From June 2012 to December 2018, in total 1194 patients were randomly assigned, of whom 1128 initiated treatment, and 940 provided PRO-CTCAE data, 493 in neoadjuvant FOLFOX group and 447 in neoadjuvant pelvic chemoradiation with fluorouracil group. During neoadjuvant treatment, patients reported significantly lower rates of diarrhoea and better overall bowel function with FOLFOX while anxiety, appetite loss, constipation, depression, dysphagia, dyspnoea, oedema, fatigue, mucositis, nausea, neuropathy, and vomiting were lower with pelvic chemoradiation with fluorouracil (all multiplicity adjusted p < 0.05).
At 12 months after surgery, patients randomly assigned to neoadjuvant FOLFOX reported significantly lower rates of fatigue and neuropathy and better sexual function versus those assigned to neoadjuvant pelvic chemoradiation with fluorouracil (all multiplicity adjusted p < 0.05). Neither bladder function nor HRQoL differed between groups at any time point.
The authors wrote that this study demonstrates the value of PROs to characterise how patients feel and function, especially in a non-inferiority trial.
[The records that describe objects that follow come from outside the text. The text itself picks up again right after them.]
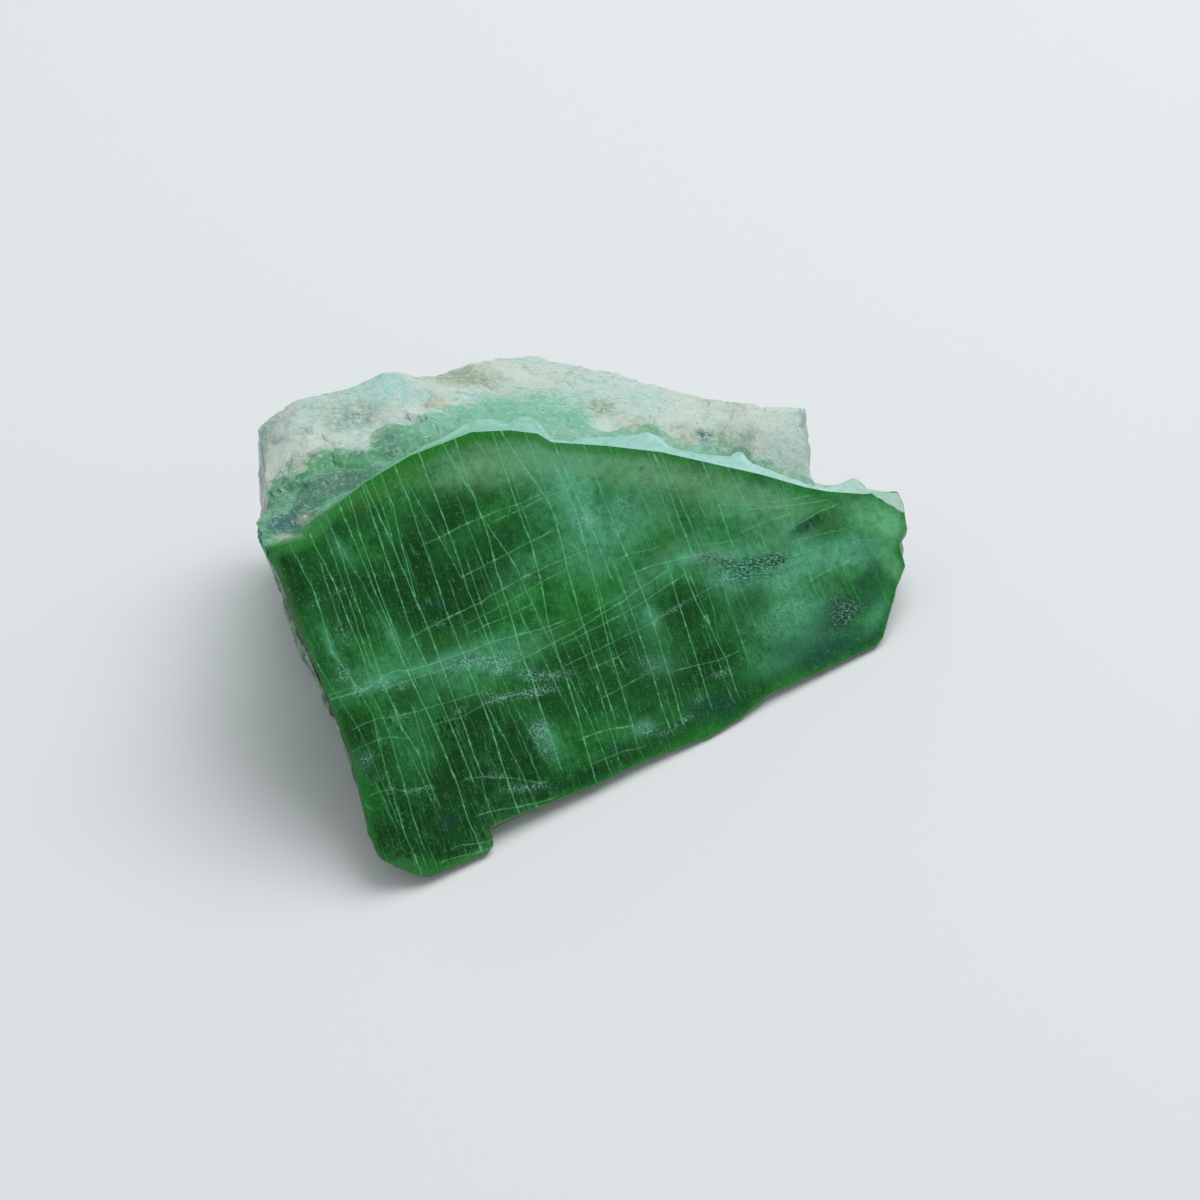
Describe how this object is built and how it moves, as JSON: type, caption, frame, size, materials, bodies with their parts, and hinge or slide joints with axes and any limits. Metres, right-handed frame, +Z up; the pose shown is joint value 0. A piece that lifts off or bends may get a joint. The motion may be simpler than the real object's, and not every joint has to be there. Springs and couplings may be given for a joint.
{
  "type": "raw jade stone",
  "caption": "Raw green jade stone with one flat sawn face, a chipped crest and a weathered rind behind it, resting on a flat base.",
  "frame": {"origin": "on the resting base, below the middle of the stone's bounding box", "axes": "+Z up from the base; the sawn face leans back 45 degrees and looks towards +X and -Y; +Y runs back across the rind"},
  "size_m": [0.0542, 0.0535, 0.0223],
  "materials": {
    "jade": "sawn and lightly polished on the face, rough and weathered elsewhere"
  },
  "bodies": {
    "root": {"jade_stone": "jade"}
  },
  "joints": []
}
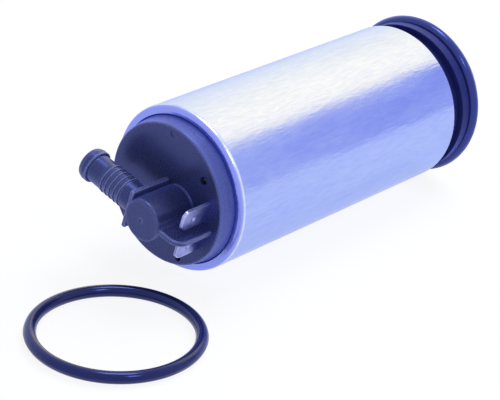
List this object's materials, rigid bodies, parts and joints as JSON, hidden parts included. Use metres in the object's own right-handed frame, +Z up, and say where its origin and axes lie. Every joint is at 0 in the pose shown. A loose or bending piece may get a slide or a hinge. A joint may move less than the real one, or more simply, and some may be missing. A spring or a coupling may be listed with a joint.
{
  "type": "in-tank electric fuel pump",
  "caption": "Round steel-bodied electric fuel pump lying on its side, with a moulded outlet elbow and hose barb, blade terminals, an open inlet end and a loose sealing ring",
  "frame": {"origin": "on the axis of the can, midway between its two ends", "axes": "+X along the can from the outlet end to the inlet end, +Z up from the surface that the pump and the spare ring lie on, +Y the side the hose barb points to, which is rolled 14.5 degrees up"},
  "size_m": [0.1419, 0.0521, 0.0392],
  "materials": {
    "can_steel": "satin",
    "cover_plastic": "satin",
    "inlet_plastic": "satin",
    "ring_rubber": "satin",
    "seal_rubber": "matte",
    "blade_metal": "satin",
    "seat_plastic": "satin",
    "valve_rubber": "matte",
    "spring_steel": "polished",
    "bearing_steel": "polished",
    "holder_plastic": "matte",
    "bush_bronze": "matte",
    "core_steel": "satin",
    "insulator_plastic": "matte",
    "winding_copper": "satin",
    "commutator_copper": "satin",
    "lead_copper": "matte",
    "magnet_ferrite": "matte",
    "brush_carbon": "matte",
    "pump_plastic": "satin",
    "impeller_plastic": "satin"
  },
  "bodies": {
    "pump": {"can": "can_steel", "outlet_cover": "cover_plastic", "cover_seal": "seal_rubber", "terminal_upper": "blade_metal", "terminal_lower": "blade_metal", "check_seat": "seat_plastic", "check_spring": "spring_steel", "relief_seat": "seat_plastic", "relief_spring": "spring_steel", "brush_holder": "holder_plastic", "upper_bush": "bush_bronze", "lower_bush": "bush_bronze", "flux_ring": "core_steel", "magnet_clips": "spring_steel", "magnet_1": "magnet_ferrite", "magnet_2": "magnet_ferrite", "pump_body": "pump_plastic", "inlet_cover": "inlet_plastic", "thrust_button": "bearing_steel", "inlet_ring": "ring_rubber", "brush_spring_1": "spring_steel", "brush_spring_2": "spring_steel", "brush_lead_1": "lead_copper", "brush_lead_2": "lead_copper"},
    "rotor": {"shaft": "bearing_steel", "armature_core": "core_steel", "front_insulator": "insulator_plastic", "rear_insulator": "insulator_plastic", "windings": "winding_copper", "commutator": "commutator_copper", "impeller": "impeller_plastic"},
    "check_poppet": {"check_valve": "valve_rubber"},
    "relief_ball": {"relief_ball": "bearing_steel"},
    "brush_one": {"brush_1": "brush_carbon"},
    "brush_two": {"brush_2": "brush_carbon"},
    "loose_ring": {"spare_ring": "ring_rubber"}
  },
  "joints": [
    {"name": "rotor_spin", "type": "hinge", "parent": "pump", "child": "rotor", "pos_m": [0, 0, 0], "axis": [1, 0, 0], "continuous": true},
    {"name": "check_valve_lift", "type": "slide", "parent": "pump", "child": "check_poppet", "axis": [-1, 0, 0], "range_m": [0, 0.0025], "stiffness_N_per_m": 60, "springref_m": -0.002, "deforming": ["check_spring"]},
    {"name": "relief_valve_lift", "type": "slide", "parent": "pump", "child": "relief_ball", "axis": [-1, 0, 0], "range_m": [0, 0.0012], "stiffness_N_per_m": 200, "springref_m": -0.001, "deforming": ["relief_spring"]},
    {"name": "brush_one_feed", "type": "slide", "parent": "pump", "child": "brush_one", "axis": [-1, 0, 0], "range_m": [0, 0.002], "stiffness_N_per_m": 100, "springref_m": -0.004, "deforming": ["brush_spring_1", "brush_lead_1"]},
    {"name": "brush_two_feed", "type": "slide", "parent": "pump", "child": "brush_two", "axis": [-1, 0, 0], "range_m": [0, 0.002], "stiffness_N_per_m": 100, "springref_m": -0.004, "deforming": ["brush_spring_2", "brush_lead_2"]},
    {"name": "spare_ring_slide", "type": "slide", "parent": "pump", "child": "loose_ring", "axis": [-1, 0, 0], "range_m": [0, 0.06]}
  ]
}
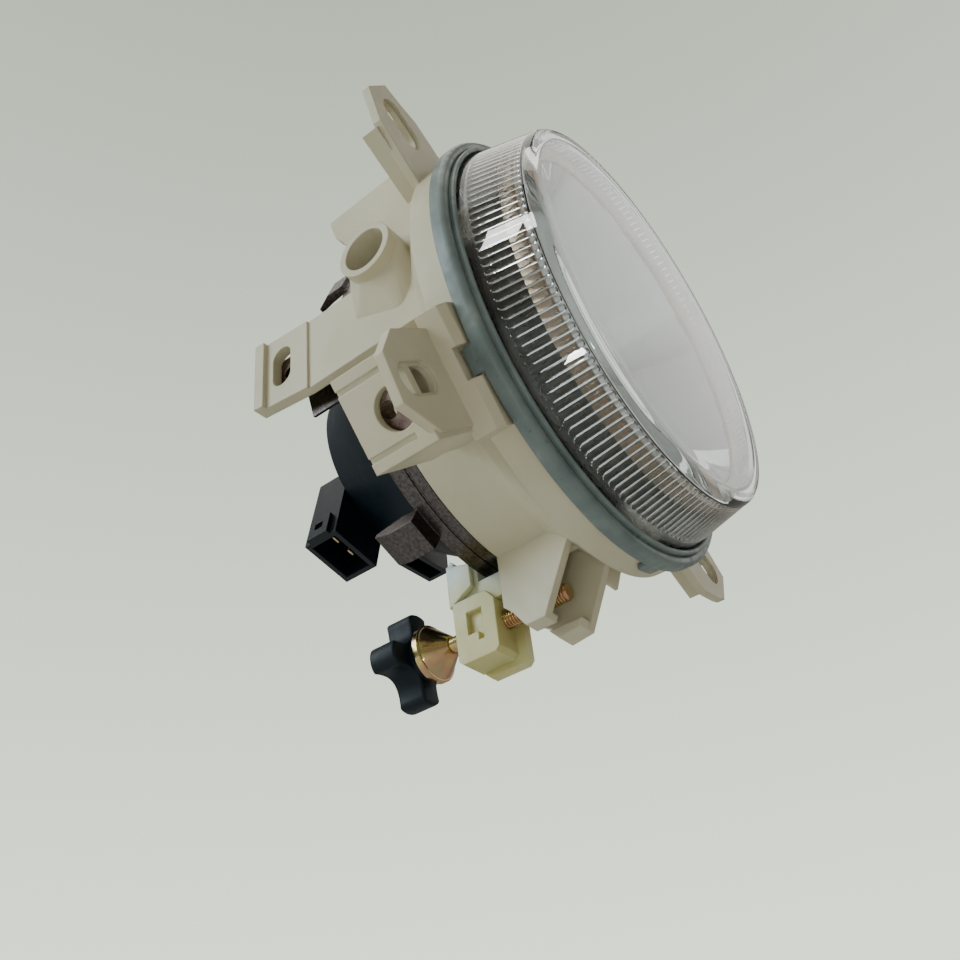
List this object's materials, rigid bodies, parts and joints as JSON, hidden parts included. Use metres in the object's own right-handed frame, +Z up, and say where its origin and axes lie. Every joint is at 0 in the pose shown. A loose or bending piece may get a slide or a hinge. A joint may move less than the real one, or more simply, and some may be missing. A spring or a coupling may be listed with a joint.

Given the non-inferiority between neoadjuvant FOLFOX and pelvic chemoradiation with fluorouracil for DFS and the similarity of other efficacy endpoints, these findings can inform decision making by patients and their clinicians. For those concerned about acute impairments in bowel function during presurgical treatment, or fatigue and sexual function a year or more after surgery, neoadjuvant FOLFOX may be preferable. For side effects beyond bowel function, neoadjuvant pelvic chemoradiation with fluorouracil resulted in fewer presurgical side effects and may remain preferable for some patients.
Treatment period for patients assigned to neoadjuvant FOLFOX was nearly twice as long as neoadjuvant pelvic chemoradiation with fluorouracil, which may explain the greater number of symptoms reported by this group.
The authors commented that since the PROSPECT study was conceived and began recruitment in 2012, a variety of other strategies for management of rectal cancer have emerged. For example, total neoadjuvant therapy with pelvic chemoradiation with fluorouracil and chemotherapy followed by non-operative management has potential to spare some patients the morbidity of surgery although this is offset by the need for close surveillance and high rates of recurrence in others. Other approaches include immune checkpoint blockade alone as a curative strategy for the subset of patients with mismatch repair-deficient rectal cancer. These approaches may further decrease adverse events and improve HRQoL, but there are not yet prospective studies comparing these strategies to neoadjuvant pelvic chemoradiation with fluorouracil.
This study was supported by US National Cancer Institute awards.
Reference
Basch E, Dueck AC, Mitchell SA, et al. Patient-Reported Outcomes During and After Treatment for Locally Advanced Rectal Cancer in the PROSPECT Trial (Alliance N1048). JCO; Published online 4 June 2023. DOI: 10.1200/JCO.23.00903.